Being a lifelong vegan does not guarantee that the person is not speciesist

I met a lifelong vegan who says that killing nonhuman animals would be totally okay in this person’s opinion.

This makes me think that:

  • veganism is too little understood as what iit originally is > a lifestyle about ethical pacifist relations towards nonhuman animality
  • that people are underinformed about ethical implications of a constructive human-nonhuman-animal relation in society as a whole
  • that people are also underinformed about interfaces of socio-ethical and eco-political concerns regarding human-nonhuman relations

It made me feel very upset to hear such an attitude from a lifelong vegan. I wonder why someone in that case even wants to call him- or herself a vegan, when they consciously exclude nonhumans from the frame of their constructive ethical relations and when they practice blatant speciesism.

Veganism unfortunately is still working much at the level of a trend, and I think it is exactly a trend for the reason of a raising moral and ethical awareness and growing sensitivity towards speciesism in society but that nevertheless veganism being a “trend” mostly serves as a buffer, it makes you cleared of guilt and blame, yet a vegan person might still reserve for themselves a speciesist stance in society so as to keep being mainstream. Some vegans hold a conservative position insofar as they want to cater to the omnivore mass society.

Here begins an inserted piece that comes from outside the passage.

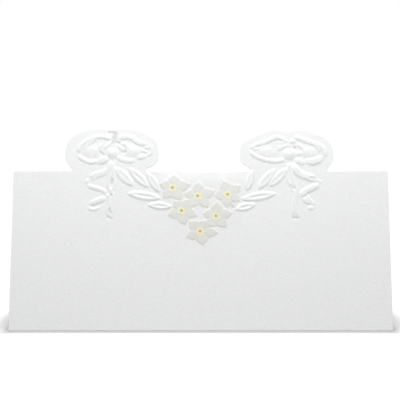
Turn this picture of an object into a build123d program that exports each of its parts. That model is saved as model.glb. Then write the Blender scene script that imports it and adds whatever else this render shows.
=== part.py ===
"""Folded place card, one sheet: two leaning panels, two die-cut tabs and an embossed garland.

Frame: X runs along the fold, the front panel faces -Y, +Z is up, and the
bottom edges stand on Z = 0 with the fold above the origin. Lengths are in
millimetres.
"""

import math
import os

from build123d import *

# Sheet and panels
CARD_WIDTH = 101.6
PANEL_HEIGHT = 44.45
SHEET_THICKNESS = 0.35
FOLD_INNER_RADIUS = 0.15
LEAN_DEG = 22.0

# Tabs and the ornament on them
BOW_SPACING = 48.3
TAB_WIDTH = 25.4
LEFT_KNOT_HEIGHT = 5.3
RIGHT_KNOT_HEIGHT = 5.0
DIE_CUT_GAP = 0.1

# Ribbon: full width at the sheet, width of its flat crest, rise above the sheet
LOOP_WIDTH = 1.2
LOOP_CREST = 0.4
LOOP_RISE = 0.45
TWIST_WIDTH = 0.75
TWIST_CREST = 0.2
TWIST_RISE = 0.26
TAIL_WIDTH = 1.2
TAIL_CREST = 0.45
TAIL_RISE = 0.42
STREAMER_WIDTH = 1.5
STREAMER_CREST = 0.8
STREAMER_RISE = 0.25
KNOT_WIDTH = 3.8
KNOT_HEIGHT = 3.4
KNOT_RISE = 0.6

# Leaves and flowers
LEAF_RISE = 0.42
FLOWER_WIDTH = 7.6
PETAL_COUNT = 5
PETAL_RISE = 0.14
BEAD_WIDTH = 1.5
BEAD_RISE = 0.32
BEAD_SIDES = 8

# Tab outlines over the top from neck to neck, as shares of TAB_WIDTH measured from the knot
LEFT_TAB_SHARES = (
    (-0.470, -0.125), (-0.504, -0.060), (-0.500, 0.030), (-0.465, 0.130),
    (-0.385, 0.215), (-0.270, 0.256), (-0.140, 0.268), (0.010, 0.262),
    (0.160, 0.266), (0.275, 0.240), (0.400, 0.185), (0.475, 0.115),
    (0.500, 0.010), (0.490, -0.080), (0.440, -0.145),
)
RIGHT_TAB_SHARES = (
    (-0.488, -0.120), (-0.530, -0.055), (-0.530, 0.050), (-0.480, 0.140),
    (-0.370, 0.198), (-0.220, 0.256), (-0.120, 0.265), (-0.020, 0.250),
    (0.090, 0.264), (0.225, 0.252), (0.360, 0.190), (0.440, 0.120),
    (0.475, 0.020), (0.468, -0.070), (0.430, -0.135),
)
# Ends of each neck along the fold, the same way
LEFT_NECK_SHARES = (-0.430, 0.370)
RIGHT_NECK_SHARES = (-0.425, 0.405)

# Ribbon middle lines, as shares of TAB_WIDTH measured from the knot
LEFT_LOOP_SHARES = (
    ((-0.030, 0.095), (-0.045, 0.130), (-0.090, 0.165), (-0.155, 0.178), (-0.215, 0.165),
     (-0.290, 0.130), (-0.350, 0.080), (-0.375, 0.010), (-0.345, -0.065), (-0.280, -0.100),
     (-0.215, -0.107), (-0.155, -0.098), (-0.055, -0.045)),
    ((0.040, 0.095), (0.058, 0.145), (0.090, 0.172), (0.140, 0.180), (0.197, 0.163),
     (0.255, 0.125), (0.320, 0.100), (0.380, 0.080), (0.410, 0.042), (0.385, -0.013),
     (0.320, -0.052), (0.263, -0.078), (0.172, -0.090), (0.060, -0.045)),
)
RIGHT_LOOP_SHARES = (
    ((-0.025, 0.090), (-0.040, 0.130), (-0.083, 0.166), (-0.133, 0.185), (-0.198, 0.164),
     (-0.262, 0.128), (-0.330, 0.110), (-0.405, 0.087), (-0.443, 0.053), (-0.422, 0.003),
     (-0.368, -0.045), (-0.305, -0.067), (-0.230, -0.089), (-0.155, -0.092), (-0.055, -0.045)),
    ((0.035, 0.095), (0.048, 0.145), (0.080, 0.177), (0.155, 0.157), (0.230, 0.123),
     (0.305, 0.103), (0.360, 0.060), (0.390, 0.012), (0.374, -0.025), (0.300, -0.065),
     (0.230, -0.089), (0.182, -0.097), (0.123, -0.092), (0.050, -0.045)),
)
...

I said to that person that I feel offended and that to me saying killing nonhuman animals for consumption is okay would be similar to bigots telling me that racism was okay or sexism, and that I think it’s problematic that when I talk about this perspective of mine, my standpoint would easily be counted as provocative and inappropriate, from that mass-oriented standpoint which makes the human-nonhuman-animal divide, in which it is okay to objectify nonhumans.

The other person compared the scenario of killing nonhumans for food with the unhealthiness of alcohol consumption then, and said that she was often upset when people defend the consumption of alcohol, but that one should be tolerant of other people’s views. I said that I thought this comparison would be inadequate, since talking about killing nonhumans is talking about subjects and absent referents, whereas talking about alcohol consumption is talking about humans consuming an object (alcohol). She said that alcohol consumption would also take lives. At this point I realized that the discussion is mainly about polemics.

This experience makes me frustrated at how fellow vegans can be basically only technically be vegan yet practically be avid speciesists. I tend to think this is a legacy of the vegetarian movement, which emphasized to much on health issues instead of leading a debate about ethics such as the antivivisection movement comparably did ( – talking about the European debates of the late 19th and the early 20th century), also it’s an ongoing inheritance of “human” hierarchism towards nonhumanity.

Ethically being a technical vegan is an interesting position to be in, yet I think it’s out of a sensible line.

When veganism becomes directed at a wellbeing that pushes the wellbeing of others into a secondary or irrelevant position, when foremostly the integrity of individuals similar to ‘oneself’ is considered to be of primary relevance whereas concerns relevant to individuals who are different to the ‘self’ (or the own status) are decidedly ignored, we face a danger of technicality in vegan ethics that can be addressed by a meaningful discussion about the problematics veganism as a practice implicitly and explicitly addresses.